** Your task **
Repeat the listing in full, exactly as it stands.

** Source material **

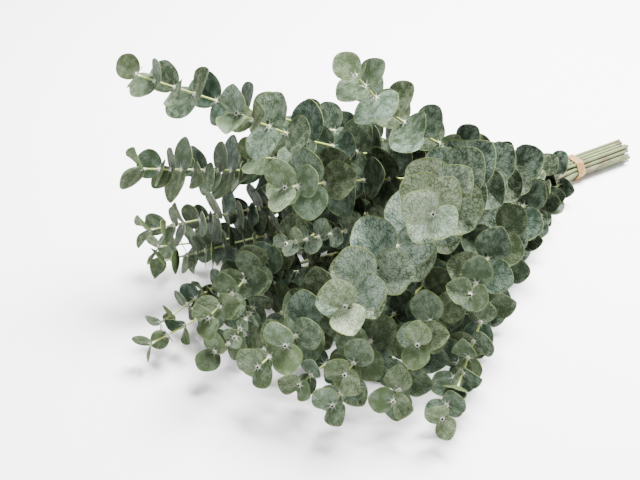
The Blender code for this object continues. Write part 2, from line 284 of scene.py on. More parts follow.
# Position on the leaf in mm from its base, and the same as reach and angle
def leafPlace(tree):
    uv = addNode(tree, "UVMap", {"uv_map": "leafPlane"}).outputs["UV"]
    width = leafMap["width"]
    base = [-width * share for share in leafMap["base"]] + [0]
    settings = {"operation": "MULTIPLY_ADD", 1: (width, width, 0), 2: base}
    place = addNode(tree, "VectorMath", settings, {0: uv}).outputs[0]
    axes = addNode(tree, "SeparateXYZ", {}, {0: place})
    reach = addNode(tree, "VectorMath", {"operation": "LENGTH"}, {0: place}).outputs["Value"]
    return place, reach, maths(tree, "ARCTAN2", axes.outputs[0], axes.outputs[1])


# Each leaf's own values: how old it is, how much wax it has, a seed, and 1 along its edge
def leafFacts(tree):
    facts = addNode(tree, "Attribute", {"attribute_name": "leafFacts"})
    split = addNode(tree, "SeparateColor", {}, {0: facts.outputs["Color"]})
    return split.outputs[0], split.outputs[1], split.outputs[2], facts.outputs["Alpha"]


# Side veins: a net of long cells that widen away from the leaf's base
def sideVeins(tree, reach, angle, seed):
    across = scaled(tree, angle, leafLook["veinGapAt"] / leafLook["veinGap"])
    along = maths(tree, "DIVIDE", reach, leafLook["veinLength"])
    depth = scaled(tree, seed, seedSpread["veins"])
    polar = addNode(tree, "CombineXYZ", {}, {0: across, 1: along, 2: depth}).outputs[0]
    settings = {"feature": "DISTANCE_TO_EDGE", "Scale": 1.0}
    cells = addNode(tree, "TexVoronoi", settings, {"Vector": polar})
    return ramp(tree, cells.outputs["Distance"], *leafRamps["vein"])


# Main veins: thin lines that fan out from the leaf's base, a little bent
def mainVeins(tree, angle, patches, seed):
    shift = scaled(tree, seed, seedSpread["mainVeins"])
    bend = scaled(tree, patches, leafLook["mainVeinBend"], shift)
    wave = maths(tree, "SINE", scaled(tree, angle, leafLook["mainVeins"], bend))
    return ramp(tree, maths(tree, "ABSOLUTE", wave), *leafRamps["mainVein"])


def leafNoise(tree, place, seed, width, detail):
    depth = scaled(tree, seed, seedSpread["noise"])
    settings = {"noise_dimensions": "4D", "Scale": 1 / width, "Detail": detail}
    return addNode(tree, "TexNoise", settings, {"Vector": place, "W": depth}).outputs["Fac"]


# Juvenile eucalyptus leaf, upper face: a leathery green blade under a powdery wax bloom. The
# wax scatters light, so it looks matt and nearly white where it is thick, and veins stay bare.
def waxyLeafUpper():
    surface = {"Roughness": 0.65, "IOR": 1.45, "Specular IOR Level": 0.08}
    material = newMaterial("waxyLeafUpper", surface)
    tree = material.node_tree
    place, reach, angle = leafPlace(tree)
    age, wax, seed, edge = leafFacts(tree)
    side = sideVeins(tree, reach, angle, seed)
    specks = leafNoise(tree, place, seed, leafLook["speck"], 2.0)
    patches = leafNoise(tree, place, seed, leafLook["patch"], 1.0)
    veins = maths(tree, "MAXIMUM", side, mainVeins(tree, angle, patches, seed))
    tint = ramp(tree, seed, 0.0, 1.0)

    blade = mix(tree, tint, *leafLook["blade"])
    green = mix(tree, ramp(tree, age, *leafRamps["grownGreen"]), leafLook["young"], blade)
    # Old leaves, near the tie, turn to a darker green: partly their ageing, partly painted shade
    # inside the bunch
    green = mix(tree, ramp(tree, age, *leafRamps["deepGreen"]), green, leafLook["deep"])

    grains = scaled(tree, wax, *leafShares["grains"])
    cover = scaled(tree, ramp(tree, specks, *leafRamps["specks"]), grains, wax)
    rubbed = ramp(tree, patches, *leafRamps["patches"])
    cover = scaled(tree, rubbed, leafShares["patches"], cover)
    cover = scaled(tree, veins, scaled(tree, wax, *leafShares["bareVeins"]), cover)
    powder = mix(tree, tint, *leafLook["wax"])
    colour = mix(tree, ramp(tree, cover, *leafRamps["wax"]), green, powder)
    thick = scaled(tree, ramp(tree, cover, *leafRamps["thickWax"]), leafShares["thickWax"])
    colour = mix(tree, thick, colour, leafLook["thickWax"])

    bend = scaled(tree, patches, leafLook["rayBend"], scaled(tree, angle, leafLook["rays"]))
    rays = ramp(tree, maths(tree, "SINE", bend), *leafRamps["ray"])
    rays = scaled(tree, rays, ramp(tree, reach, *leafRamps["rayReach"]))
    rays = scaled(tree, rays, scaled(tree, seed, *leafShares["rays"]))
    colour = mix(tree, rays, colour, leafLook["heart"])
    heart = scaled(tree, specks, leafLook["heartRough"], reach)
    colour = mix(tree, ramp(tree, heart, *leafRamps["heart"]), colour, leafLook["heart"])

    # Along each leaf's edge a thin yellow-green line, darker than the wax: partly the leaf's own
    # margin, partly painted shade where overlapping leaves meet
    young = ramp(tree, age, *leafRamps["youngMargin"])
    margin = mix(tree, young, leafLook["margin"], leafLook["youngMargin"])
    rim = scaled(tree, wax, *leafShares["margin"])
    rim = scaled(tree, ramp(tree, edge, *leafRamps["margin"]), rim)
    height = scaled(tree, side, -leafLook["veinDepth"], specks)
    return paint(material, mix(tree, rim, colour, margin), (height, *leafLook["upperBump"]))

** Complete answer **
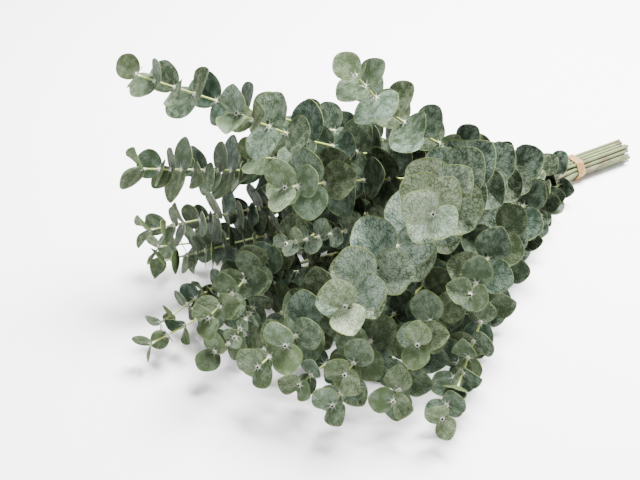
The Blender code for this object continues. Write part 2, from line 284 of scene.py on. More parts follow.
# Position on the leaf in mm from its base, and the same as reach and angle
def leafPlace(tree):
    uv = addNode(tree, "UVMap", {"uv_map": "leafPlane"}).outputs["UV"]
    width = leafMap["width"]
    base = [-width * share for share in leafMap["base"]] + [0]
    settings = {"operation": "MULTIPLY_ADD", 1: (width, width, 0), 2: base}
    place = addNode(tree, "VectorMath", settings, {0: uv}).outputs[0]
    axes = addNode(tree, "SeparateXYZ", {}, {0: place})
    reach = addNode(tree, "VectorMath", {"operation": "LENGTH"}, {0: place}).outputs["Value"]
    return place, reach, maths(tree, "ARCTAN2", axes.outputs[0], axes.outputs[1])


# Each leaf's own values: how old it is, how much wax it has, a seed, and 1 along its edge
def leafFacts(tree):
    facts = addNode(tree, "Attribute", {"attribute_name": "leafFacts"})
    split = addNode(tree, "SeparateColor", {}, {0: facts.outputs["Color"]})
    return split.outputs[0], split.outputs[1], split.outputs[2], facts.outputs["Alpha"]


# Side veins: a net of long cells that widen away from the leaf's base
def sideVeins(tree, reach, angle, seed):
    across = scaled(tree, angle, leafLook["veinGapAt"] / leafLook["veinGap"])
    along = maths(tree, "DIVIDE", reach, leafLook["veinLength"])
    depth = scaled(tree, seed, seedSpread["veins"])
    polar = addNode(tree, "CombineXYZ", {}, {0: across, 1: along, 2: depth}).outputs[0]
    settings = {"feature": "DISTANCE_TO_EDGE", "Scale": 1.0}
    cells = addNode(tree, "TexVoronoi", settings, {"Vector": polar})
    return ramp(tree, cells.outputs["Distance"], *leafRamps["vein"])


# Main veins: thin lines that fan out from the leaf's base, a little bent
def mainVeins(tree, angle, patches, seed):
    shift = scaled(tree, seed, seedSpread["mainVeins"])
    bend = scaled(tree, patches, leafLook["mainVeinBend"], shift)
    wave = maths(tree, "SINE", scaled(tree, angle, leafLook["mainVeins"], bend))
    return ramp(tree, maths(tree, "ABSOLUTE", wave), *leafRamps["mainVein"])


def leafNoise(tree, place, seed, width, detail):
    depth = scaled(tree, seed, seedSpread["noise"])
    settings = {"noise_dimensions": "4D", "Scale": 1 / width, "Detail": detail}
    return addNode(tree, "TexNoise", settings, {"Vector": place, "W": depth}).outputs["Fac"]


# Juvenile eucalyptus leaf, upper face: a leathery green blade under a powdery wax bloom. The
# wax scatters light, so it looks matt and nearly white where it is thick, and veins stay bare.
def waxyLeafUpper():
    surface = {"Roughness": 0.65, "IOR": 1.45, "Specular IOR Level": 0.08}
    material = newMaterial("waxyLeafUpper", surface)
    tree = material.node_tree
    place, reach, angle = leafPlace(tree)
    age, wax, seed, edge = leafFacts(tree)
    side = sideVeins(tree, reach, angle, seed)
    specks = leafNoise(tree, place, seed, leafLook["speck"], 2.0)
    patches = leafNoise(tree, place, seed, leafLook["patch"], 1.0)
    veins = maths(tree, "MAXIMUM", side, mainVeins(tree, angle, patches, seed))
    tint = ramp(tree, seed, 0.0, 1.0)

    blade = mix(tree, tint, *leafLook["blade"])
    green = mix(tree, ramp(tree, age, *leafRamps["grownGreen"]), leafLook["young"], blade)
    # Old leaves, near the tie, turn to a darker green: partly their ageing, partly painted shade
    # inside the bunch
    green = mix(tree, ramp(tree, age, *leafRamps["deepGreen"]), green, leafLook["deep"])

    grains = scaled(tree, wax, *leafShares["grains"])
    cover = scaled(tree, ramp(tree, specks, *leafRamps["specks"]), grains, wax)
    rubbed = ramp(tree, patches, *leafRamps["patches"])
    cover = scaled(tree, rubbed, leafShares["patches"], cover)
    cover = scaled(tree, veins, scaled(tree, wax, *leafShares["bareVeins"]), cover)
    powder = mix(tree, tint, *leafLook["wax"])
    colour = mix(tree, ramp(tree, cover, *leafRamps["wax"]), green, powder)
    thick = scaled(tree, ramp(tree, cover, *leafRamps["thickWax"]), leafShares["thickWax"])
    colour = mix(tree, thick, colour, leafLook["thickWax"])

    bend = scaled(tree, patches, leafLook["rayBend"], scaled(tree, angle, leafLook["rays"]))
    rays = ramp(tree, maths(tree, "SINE", bend), *leafRamps["ray"])
    rays = scaled(tree, rays, ramp(tree, reach, *leafRamps["rayReach"]))
    rays = scaled(tree, rays, scaled(tree, seed, *leafShares["rays"]))
    colour = mix(tree, rays, colour, leafLook["heart"])
    heart = scaled(tree, specks, leafLook["heartRough"], reach)
    colour = mix(tree, ramp(tree, heart, *leafRamps["heart"]), colour, leafLook["heart"])

    # Along each leaf's edge a thin yellow-green line, darker than the wax: partly the leaf's own
    # margin, partly painted shade where overlapping leaves meet
    young = ramp(tree, age, *leafRamps["youngMargin"])
    margin = mix(tree, young, leafLook["margin"], leafLook["youngMargin"])
    rim = scaled(tree, wax, *leafShares["margin"])
    rim = scaled(tree, ramp(tree, edge, *leafRamps["margin"]), rim)
    height = scaled(tree, side, -leafLook["veinDepth"], specks)
    return paint(material, mix(tree, rim, colour, margin), (height, *leafLook["upperBump"]))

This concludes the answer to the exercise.